О наркоме госбезопасности В.Н. Меркулове и Катынском расстреле
В знаменитом фильме Татьяны Лиозновой «17 мгновений весны», вышедшем на экраны в 1973 году и с упоением рассказавшем жителям великой страны о работе советской разведки в немецком тылу образ главного разведчика прорисован недостаточно четко. Это и неудивительно – тогда, спустя 20 лет после расстрела Берии, все его окружение, в которое входил и нарком госбезопасности Всеволод Меркулов, было еще персонами нон– грата. А между тем, реши создатели сериала осветить правду о личности наркома, им, наверное, пришлось бы снимать о нем отдельный полнометражный фильм. Человеком он был поистине великим…
Друг маршала Жукова, нарком госбезопасности Всеволод Николаевич Меркулов, был поистине замечательным человеком. И дело даже не в том, что он помогал Жукову топить адмирала Кузнецова или вывозить награбленное с территории освобожденной Германии, нет. Личность его примечательна как сама по себе, так и участием в более знаковых событиях 30– 40– х годов.
Потомственный дворянин – как по отцовской, так и по материнской линиям, – он в начале своей партийной карьеры был замечен Берия и приглашен в органы внутренних дел. Из ранее неопубликованного отчета самого Всеволода Меркулова в ЦК о своей деятельности, запрошенного в связи с арестом Лаврентия Берия в июле 1953 года:93
«С сентября 1921 года я начал работать в ЧК Грузии в должности пом. уполномоченного. Осенью 1922 года заместителем председателя и начальником секретно– оперативной части (СОЧ) ЧК Грузии был назначен Берия, приехавший из Баку.
Перед майскими праздниками 1923 г. группа чекистов задумала выпустить печатный сборник под названием "Чекисты – Первому Мая"… Я также принял участие в этом сборнике, написав нечто вроде статьи или фельетона под заголовком "Я и Мы"… Моя статья обратила внимание Берия… Очевидно, именно тогда Берия увидел во мне человека, владеющего пером, умеющего литературно излагать свои мысли, т. е. он увидел во мне то, чего он был сам лишен и чего ему никогда недоставало,– грамотность.
Должен сказать (сейчас, спустя 30 лет, я, полагаю, могу это сделать без риска быть обвиненным в самовосхвалении), что в тот период, несмотря на свои 27 лет, я был наивным, очень скромным и очень застенчивым человеком, несколько замкнутым и молчаливым.
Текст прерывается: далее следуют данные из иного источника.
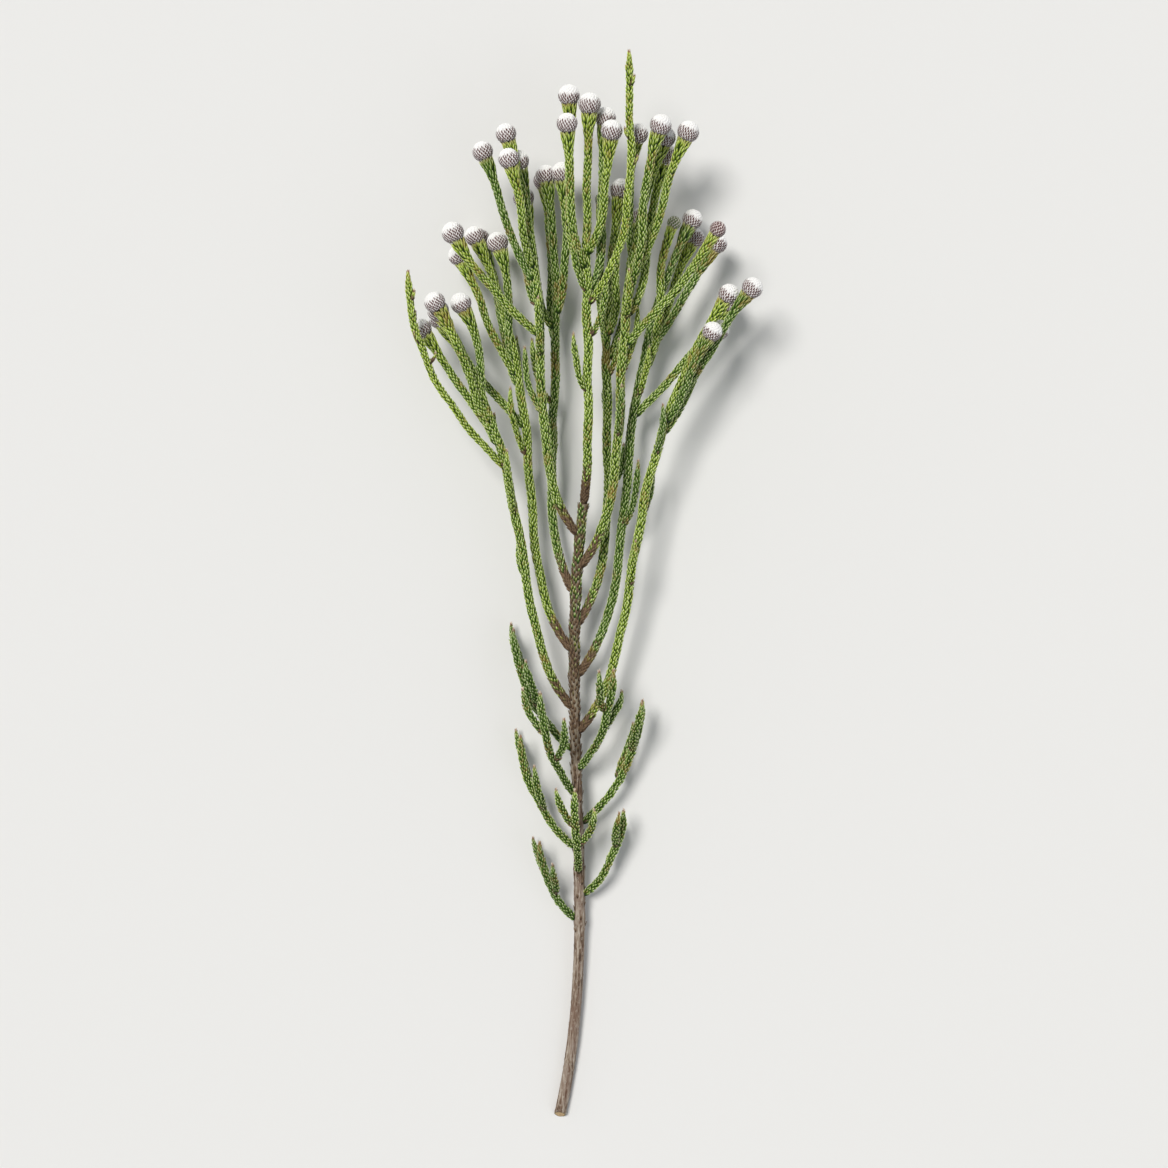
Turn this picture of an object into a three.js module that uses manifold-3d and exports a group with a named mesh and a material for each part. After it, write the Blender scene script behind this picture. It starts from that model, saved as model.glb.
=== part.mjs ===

Речей я не произносил и так и не научился произносить их до сих пор. Язык у меня был словно чем– то скован, и я ничего с ним не мог поделать. Другое дело перо. С ним я умел обращаться».
Это верно. В. Н. Меркулов написал 2 пьесы. Первая пьеса написана в 1927 о борьбе американских революционеров. Вторая, «Инженер Сергеев», в 1941 году под псевдонимом Всеволод Рокк, о подвиге рабочего, ушедшего на фронт. Об этой пьесе надо сказать особо.
«Инженера Сергеева» поставили в Тбилиси (на русском и грузинском языке), в Баку и Ереване, в Риге (после освобождения Латвии), в Улан– Удэ, Якутске, Вологде, Сызрани, Архангельске, Костроме. С каждым годом число постановок росло. В феврале 1944– го пьесу поставили и на сцене Малого театра. Ее отметила вся советская печать. Театральные критики, часто резко критиковавшие слабости современных драматургов, встретили пьесу на ура. Хвалебные рецензии были и в «Правде», и в «Известиях», и в тогдашнем официозе управления пропаганды ЦК «Литература и искусство». В «Литературе и искусстве» особенно превозносился спектакль Малого театра: «Большая задача – сыграть образ инженера– патриота, всецело отдавшего себя на службу партии и народу. Пьеса Всеволода Рокка, поставленная в филиале Малого театра, дает богатый и благодарный материал для проявления актерского мастерства… Беззаветно преданный делу своего народа, советский человек смело смотрит в глаза смерти и выполняет задание Родины, жертвуя жизнью».
Возможно, рецензентам действительно понравилась пьеса. А может быть, они просто знали, кто скрывался под псевдонимом Всеволод Рокк. Драматургом– любителем был Всеволод Николаевич Меркулов. Когда Малый театр обратился к его творчеству, Меркулов занимал пост народного комиссара государственной безопасности СССР.